Et si cela était à recommencer, pouvez-vous revenir servir Dieu au Cameroun ?
Pourquoi pas. Je suis revenu l’an dernier, un peu très vite. Cette année, j’ai passé un peu beaucoup plus du temps. J’ai régulièrement des tas de coups de fil des amis de mon ancienne paroisse. Il y en a pas mal d’enfants que je suis pour les études. J’ai un projet de création d’un collège à Koza sur lequel je travaille beaucoup. Je reste en lien et très intéressé par les informations qui les concernent. Il y a les résultats du baccalauréat qui sont déjà là, j’essaie d’avoir les infos…
Aujourd’hui, beaucoup pensent que l’extrémisme est à la base de Boko Haram, est-ce ce que vous avez perçu chez vos geôliers d’hier ?
Il faut d’abord tirer les leçons de tout ce qui a précédé. Comme tout phénomène un peu nouveau, on est toujours lent à réagir. Il faut donc tirer les leçons à tous les niveaux pour que cela ne se reproduise plus. Après Boko Haram, ceci met en lumière pleins de défis parce que tout n’est pas que problème. Il y a certes des problèmes mais il y a aussi des défis pour toute la région de l’Extrême-Nord. Il faut traiter de l’ensemble de ces sujets en même temps. On ne peut pas mettre de côté les questions religieuses, politiques et de développement. Tout ceci est lié pour que la paix et le développement puissent advenir. Parce que depuis quatre ans, il y a pleins de projets de développement qui sont en pannes. Or, entre temps, la population grandit et les terres n’augmentent pas. Qu’est-ce que les jeunes vont cultiver ? Cela peut être explosif pour demain. Il y a des préoccupations et c’est aux hommes politiques et aux médias de s’intéresser à ces aspects.
Père Georges Vandenbeusch
Ce qu’ils m’ont donné à voir, ce n’est peut-être pas tout ce qu’ils ont dans le cœur. Il y a une dimension religieuse qui est quand même évidente dans ce qu’ils m’ont montré. Je sais qu’on a peur de la stigmatisation quand on dit ça. J’avais peur que par exemple, les chrétiens et les musulmans se scindent un peu à Nguétchéwé et Mozogo. Mais le fait qu’ils aient été victimes ensemble, notamment les attentats dans une mosquée à Kouyapé et Nguétchéwé et lors d’une grande nuit chrétienne.
Je pense par contre effectivement que quelques uns sont solvables.
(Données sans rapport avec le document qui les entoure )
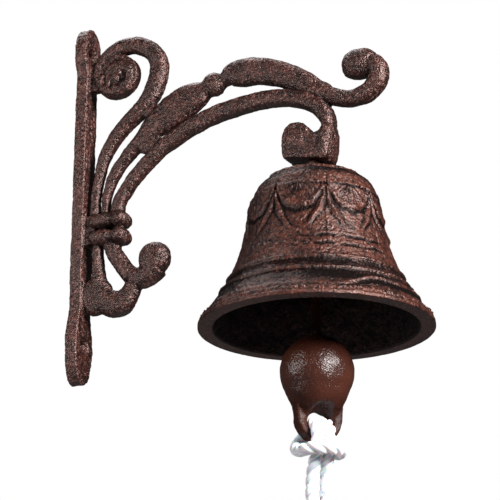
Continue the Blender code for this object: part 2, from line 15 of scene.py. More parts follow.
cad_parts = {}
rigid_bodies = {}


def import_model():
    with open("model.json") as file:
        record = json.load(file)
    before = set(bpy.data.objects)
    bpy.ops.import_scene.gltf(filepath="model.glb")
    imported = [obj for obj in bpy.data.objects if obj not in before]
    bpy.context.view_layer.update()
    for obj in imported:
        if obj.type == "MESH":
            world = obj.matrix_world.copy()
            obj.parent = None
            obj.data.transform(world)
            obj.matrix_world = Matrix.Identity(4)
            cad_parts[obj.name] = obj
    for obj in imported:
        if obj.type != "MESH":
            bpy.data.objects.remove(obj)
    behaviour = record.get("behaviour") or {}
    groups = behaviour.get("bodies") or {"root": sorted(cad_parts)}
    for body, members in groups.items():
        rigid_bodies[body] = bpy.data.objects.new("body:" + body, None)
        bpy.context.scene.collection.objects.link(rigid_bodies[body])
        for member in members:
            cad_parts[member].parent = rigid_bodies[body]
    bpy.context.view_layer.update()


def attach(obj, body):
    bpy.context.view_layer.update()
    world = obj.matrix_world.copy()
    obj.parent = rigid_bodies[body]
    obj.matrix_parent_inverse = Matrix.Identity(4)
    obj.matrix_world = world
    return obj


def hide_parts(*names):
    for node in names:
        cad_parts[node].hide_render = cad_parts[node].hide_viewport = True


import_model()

MM = 0.001
GAP = 0.3  # clearance between pieces that touch
MOUTH_Z = -90.0  # height of the bell's mouth, from the middle of the plate
BELL_X = 141.6  # distance of the bell's axis from the wall

# Camera: its place in metres, its lens in millimetres and its angles in degrees
CAMERA_PLACE = (0.4779, -0.8004, -0.3519)
CAMERA_LENS = 129.6
CAMERA_AZIMUTH = 25.0
CAMERA_ELEVATION = 19.32

# Studio, in metres: the height of the floor and the place that the lights face
FLOOR_Z = -0.8
LIT_PLACE = (0.11, 0.0, -0.02)

# Rope: the hitch, the two hanging parts, their knot and the two loose ends
HITCH_END_Z = -80.0
TAIL_TOP_Z = -80.6
TAIL_END_Z = -218.3
KNOT_Z = -229.6
ROPE_END_TOP_Z = -240.6
ROPE_END_Z = -253.6
ROPE_DIAMETER = 7.0
ROPE_PITCH = 19.0
TIGHT_DIAMETER = 6.6  # of the hitch and the knot
TIGHT_PITCH = 15.0
TIGHT_SPACING = 0.45  # between the rings of its mesh
ROPE_END_X = 4.0
FRAYED_YARNS = 34
FRAYED_RADIUS = 2.7
SEED_ANGLE = 2.39996  # turn from one yarn to the next, which spreads them evenly

HITCH_ROUTE = [
    (-3.7, -1.0, HITCH_END_Z), (-3.7, -1.0, -77.5), (-3.5, -2.2, -72.0), (-3.2, -4.6, -66.8),
    (-3.1, -6.6, -62.0), (-3.1, -7.3, -58.0), (-3.1, -7.1, -54.0), (-3.1, -5.4, -51.0), (-3.1, -2.0, -49.5),
    (-3.1, 2.4, -49.6), (-3.4, 6.2, -51.3), (-4.5, 7.8, -54.4), (-7.3, 7.5, -57.8),
    (-9.5, 5.0, -60.8), (-10.1, 0.4, -62.9), (-9.7, -5.0, -63.6), (-7.8, -10.0, -63.7),
    (-4.2, -13.0, -63.6), (0.0, -13.9, -63.6),
]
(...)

Ce n’est pas à moi de me prononcer à leur place. Je pense que cela vaut la peine d’essayer vis-àvis de quelques uns. Après, ce sera à eux de répondre. S’il y avait une solution magique pour transformer les cœurs, cela se saurait. Donc, il faut proposer, se battre un peu pour voir les réponses qui seront données. Je sais que c’est très laborieux. Cela ne marche pas très bien dans tous les pays qui ont essayé. Mais entre marcher pas très bien et marcher un peu, peut-être qu’il y a des petits chemins.
Georges Vandenbeusch, parmi les siens à Koza
Les membres de Boko Haram ont-ils tenté de vous convertir à l’Islam ?
On n’a pas eu d’entretien fleuve avec eux. Il me semble que dans l’ultimatum de Shekau, c’était que si les chrétiens restaient, ils devaient se convertir ou partir, sinon, c’est la mort. Il y a eu un moment où ils n’ont pas insisté beaucoup sur cet aspect-là durant ma captivité. Il y a un membre de Boko Haram qui a essayé de voir si je ne pouvais pas devenir musulman. Je leur ai dit qu’ils pouvaient continuer mais cela risquait de ne pas marcher. Ils ont quand même essayé de me convertir mais c’était très déconcertant. Il m’a semblé qu’il l’a fait parce qu’il se sentait obligé de le faire, sans beaucoup de conviction. Parce qu’il aurait pu être si rigoureux, virulent ou prendre tout le temps.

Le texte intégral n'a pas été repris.